Eventually, the inevitable happened and both sides reached an agreement with STV. Talks with the BBC are ongoing, but two dates have been pencilled in for another encounter as well as a possible meeting on Channel 4 later this month.
Only time will tell whether these events will come to be regarded as defining moments where the referendum was won or lost. Some TV debates – such as the famous Richard Nixon/John F Kennedy one of 1960 – have played a crucial role in the future of a country. Plenty more have been inconsequential.

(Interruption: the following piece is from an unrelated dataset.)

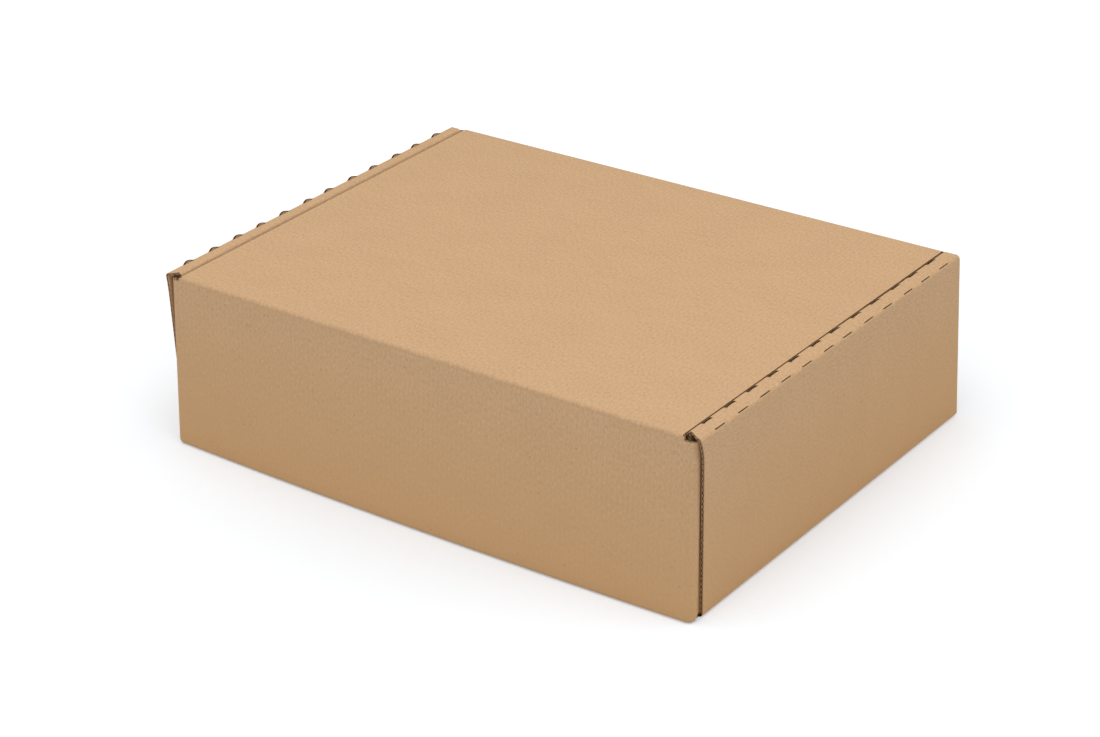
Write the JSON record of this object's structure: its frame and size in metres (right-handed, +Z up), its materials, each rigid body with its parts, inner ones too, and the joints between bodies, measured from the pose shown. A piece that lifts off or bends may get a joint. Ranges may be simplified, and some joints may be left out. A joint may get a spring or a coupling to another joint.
{
  "type": "mailer box",
  "caption": "Closed roll-end corrugated mailer box with perforated side rims, hinged lid and a tuck flap.",
  "frame": {"origin": "middle of the closed box's outside on the plane it stands on", "axes": "+X along the lid's hinge, +Y from the hinge wall towards the front wall, +Z up out of the lid"},
  "size_m": [0.3636, 0.2784, 0.106],
  "materials": {
    "kraft_board": "matt brown kraft paper"
  },
  "bodies": {
    "tray": {"tray": "kraft_board"},
    "lid": {"lid": "kraft_board"}
  },
  "joints": [
    {"name": "lid_hinge", "type": "hinge", "parent": "tray", "child": "lid", "pos_m": [0, -0.12875, 0.1042], "axis": [1, 0, 0], "range_deg": [0, 180]}
  ]
}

On other occasions, some individuals have profited – for example, the brief Nick Clegg bounce after the first TV debate in the 2010 general election.
Others have faltered, like Barack Obama, whose unconvincing performance in 2012 against Mitt Romney turned what should have been an easy stroll to the White House into a tough battle for the presidency.
In this case, one feels that something dramatic would have to happen for Salmond to turn these televised spectacles into a game-changer.
“It has not proved that easy to move the polls,” said John Curtice, Professor of Politics at Strathclyde University. “The Yes side moved it a bit. But, overall, the polls have suggested a fair bit of stability in public opinion. So can it be shifted? If anybody is going to shift it, then Salmond must be the favourite. But, equally, we have to remember that the task is asymmetrical. All Darling has to do is play a straight bat and make sure he doesn’t lose. Salmond needs to win.
“Salmond needs to win in a way that not just persuades the cognescenti – and I am sure social media will judge that Salmond won, because we know that cybernats are much more active – but in such a way that people are persuaded that independence is a good idea.”
For Salmond, there is a huge amount riding on the next few days. Or as Curtice put it: “If the polls don’t move after this, what card does the Yes side have left to play?”